JOB
The listing below is to be output in its exact form.

DATA SHOWN
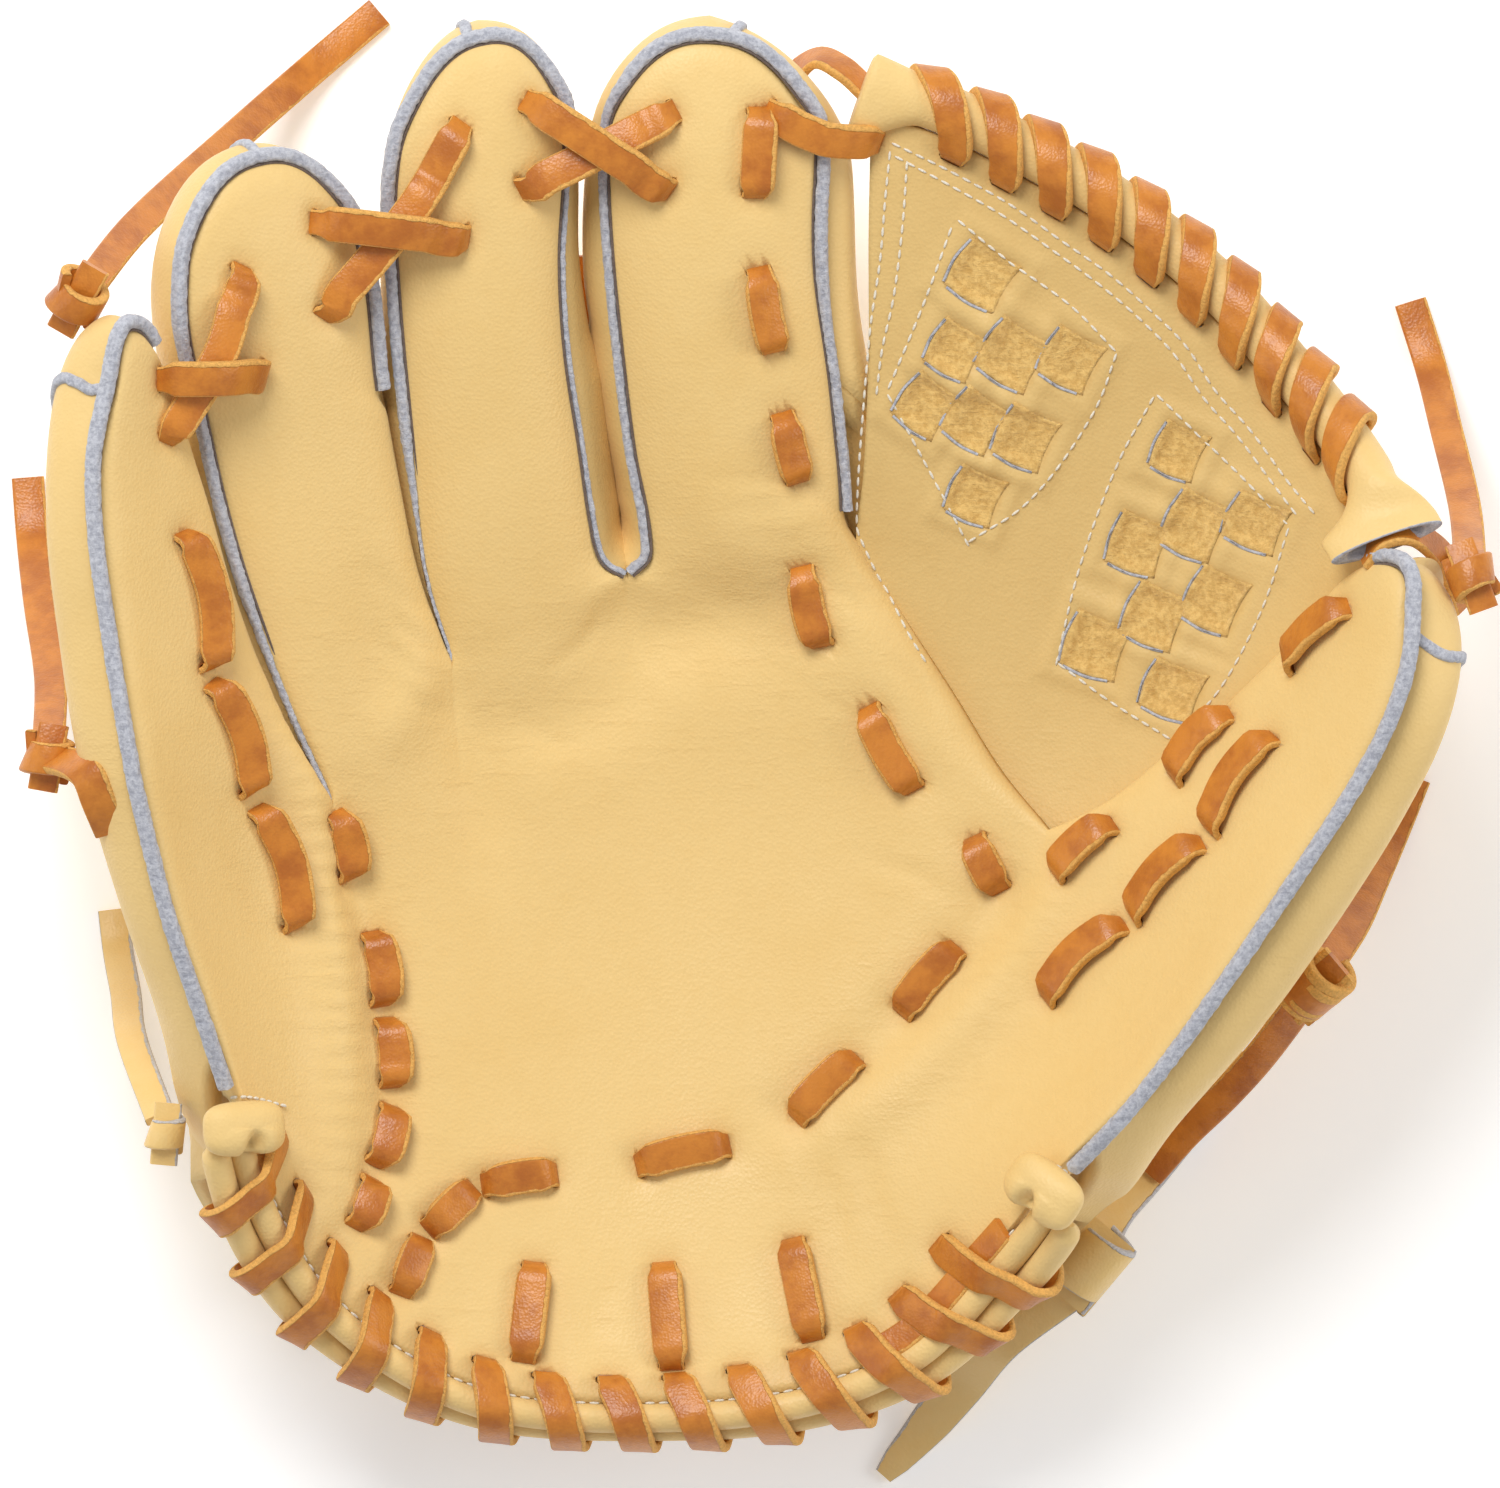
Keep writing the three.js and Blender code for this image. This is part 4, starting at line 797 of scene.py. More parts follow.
# %% The five backs
def back_piece(strip):
    name = strip["name"]
    reaches_heel = name in ("pinky", "thumb")
    low = np.linspace(-0.9 if reaches_heel else OPEN_BACK_TOP, 0, 40 if reaches_heel else 24)[:-1]
    tip = 1 - (1 - np.linspace(0, 1, 24)) ** 2.2
    rows = np.concatenate([low, np.linspace(0, 0.6, 36)[:-1], 0.6 + 0.4 * tip])
    edge = (1 - np.cos(np.pi * np.linspace(0, 1, 41))) / 2
    across, row = np.meshgrid(edge, rows)
    outer, inner = back_point(strip, across, row), back_point(strip, across, row, BACK_LEATHER)
    mesh = wall_mesh(f"{name}_back_leather", [(outer, inner)], crease=[np.exp(-((row / 0.2) ** 2)) * 0.5])
    return make_piece(mesh.name, mesh, [back_leather], [f"{name}_back"])


backs = [back_piece(strip) for strip in STRIPS.values()]
print("backs:", [len(back.data.polygons) for back in backs])

# %% [markdown]
# The web is a panel whose sides are tucked under the index finger and the thumb. Two fields of slits are
# cut in it and strips of suede are woven through them, so squares of suede and of leather alternate.
# The leather squares puff up a little, and the suede ones sit lower.

# %% Web panel
WEB_LEFT = Line([(57, -23), (46, -9), (36, 6), (26, 23), (22, 38), (23.5, 56), (24.5, 80), (24.5, 105),
                 (25, 130)])
WEB_RIGHT = Line([(60, -23), (79, -15), (92, -5), (104, 6), (117, 18), (128, 36)])
WEB_TOP = Line([(25, 130), (39, 125), (55, 116.5), (70, 107.5), (84, 96.5), (94, 87), (103, 76), (112, 65),
                (120, 54), (128, 40)])
WEB_LEATHER = 3.0
WEB_DEPTH = 3.6
WEB_SAG = 4.0


def web_point(across, up):
    across, up = np.broadcast_arrays(np.asarray(across, float), np.asarray(up, float))
    point = mix(WEB_LEFT.at(up), WEB_RIGHT.at(up), across[..., None])
    straight = mix(WEB_LEFT.at(1.0), WEB_RIGHT.at(1.0), across[..., None])
    point = point + (WEB_TOP.at(across) - straight) * (up**2)[..., None]
    normal = pocket_normal(point[..., 0], point[..., 1])
    point[..., 2] = pocket_height(point[..., 0], point[..., 1])
    sag = WEB_SAG * 4 * across * (1 - across) * up * (1.6 - up)
    return point - normal * (WEB_DEPTH + sag)[..., None], normal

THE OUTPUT
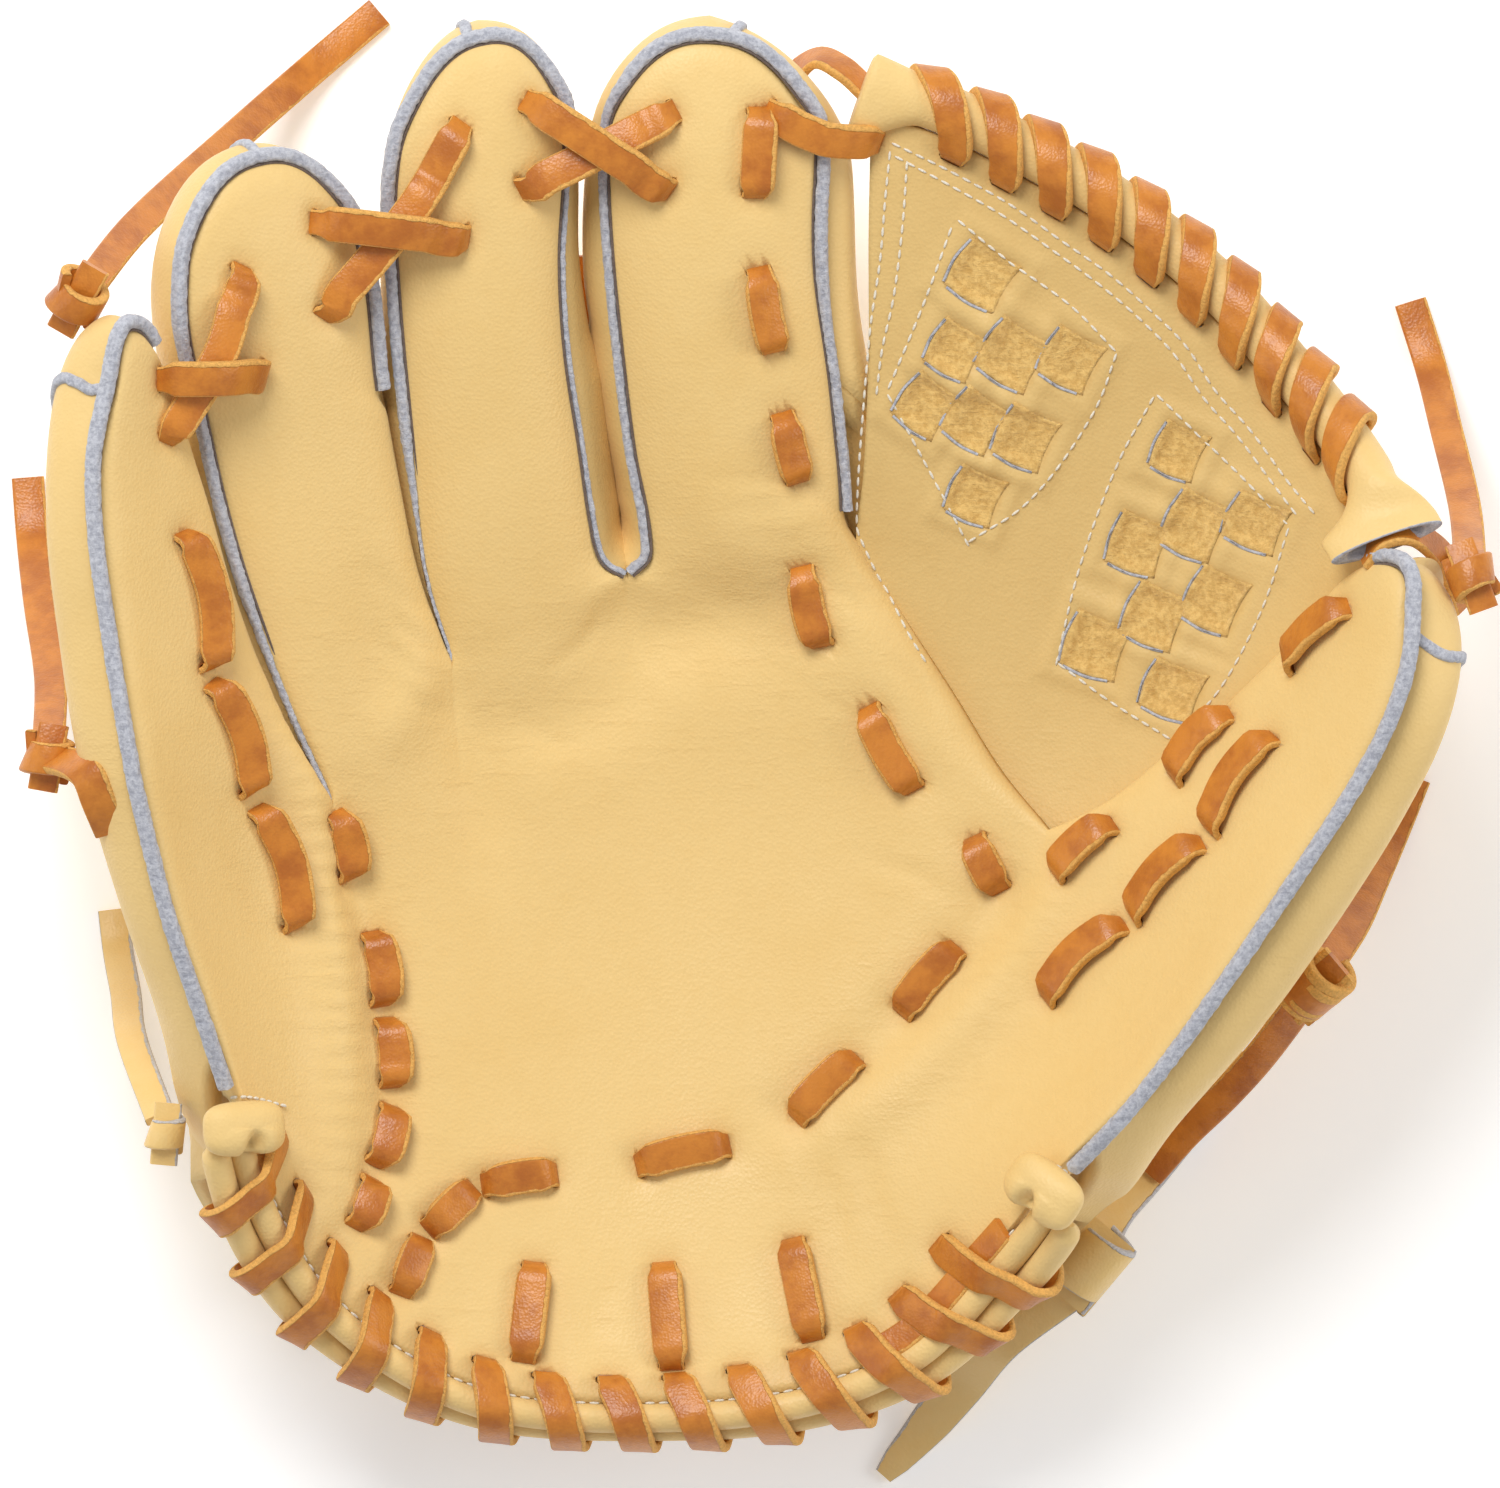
Keep writing the three.js and Blender code for this image. This is part 4, starting at line 797 of scene.py. More parts follow.
# %% The five backs
def back_piece(strip):
    name = strip["name"]
    reaches_heel = name in ("pinky", "thumb")
    low = np.linspace(-0.9 if reaches_heel else OPEN_BACK_TOP, 0, 40 if reaches_heel else 24)[:-1]
    tip = 1 - (1 - np.linspace(0, 1, 24)) ** 2.2
    rows = np.concatenate([low, np.linspace(0, 0.6, 36)[:-1], 0.6 + 0.4 * tip])
    edge = (1 - np.cos(np.pi * np.linspace(0, 1, 41))) / 2
    across, row = np.meshgrid(edge, rows)
    outer, inner = back_point(strip, across, row), back_point(strip, across, row, BACK_LEATHER)
    mesh = wall_mesh(f"{name}_back_leather", [(outer, inner)], crease=[np.exp(-((row / 0.2) ** 2)) * 0.5])
    return make_piece(mesh.name, mesh, [back_leather], [f"{name}_back"])


backs = [back_piece(strip) for strip in STRIPS.values()]
print("backs:", [len(back.data.polygons) for back in backs])

# %% [markdown]
# The web is a panel whose sides are tucked under the index finger and the thumb. Two fields of slits are
# cut in it and strips of suede are woven through them, so squares of suede and of leather alternate.
# The leather squares puff up a little, and the suede ones sit lower.

# %% Web panel
WEB_LEFT = Line([(57, -23), (46, -9), (36, 6), (26, 23), (22, 38), (23.5, 56), (24.5, 80), (24.5, 105),
                 (25, 130)])
WEB_RIGHT = Line([(60, -23), (79, -15), (92, -5), (104, 6), (117, 18), (128, 36)])
WEB_TOP = Line([(25, 130), (39, 125), (55, 116.5), (70, 107.5), (84, 96.5), (94, 87), (103, 76), (112, 65),
                (120, 54), (128, 40)])
WEB_LEATHER = 3.0
WEB_DEPTH = 3.6
WEB_SAG = 4.0


def web_point(across, up):
    across, up = np.broadcast_arrays(np.asarray(across, float), np.asarray(up, float))
    point = mix(WEB_LEFT.at(up), WEB_RIGHT.at(up), across[..., None])
    straight = mix(WEB_LEFT.at(1.0), WEB_RIGHT.at(1.0), across[..., None])
    point = point + (WEB_TOP.at(across) - straight) * (up**2)[..., None]
    normal = pocket_normal(point[..., 0], point[..., 1])
    point[..., 2] = pocket_height(point[..., 0], point[..., 1])
    sag = WEB_SAG * 4 * across * (1 - across) * up * (1.6 - up)
    return point - normal * (WEB_DEPTH + sag)[..., None], normal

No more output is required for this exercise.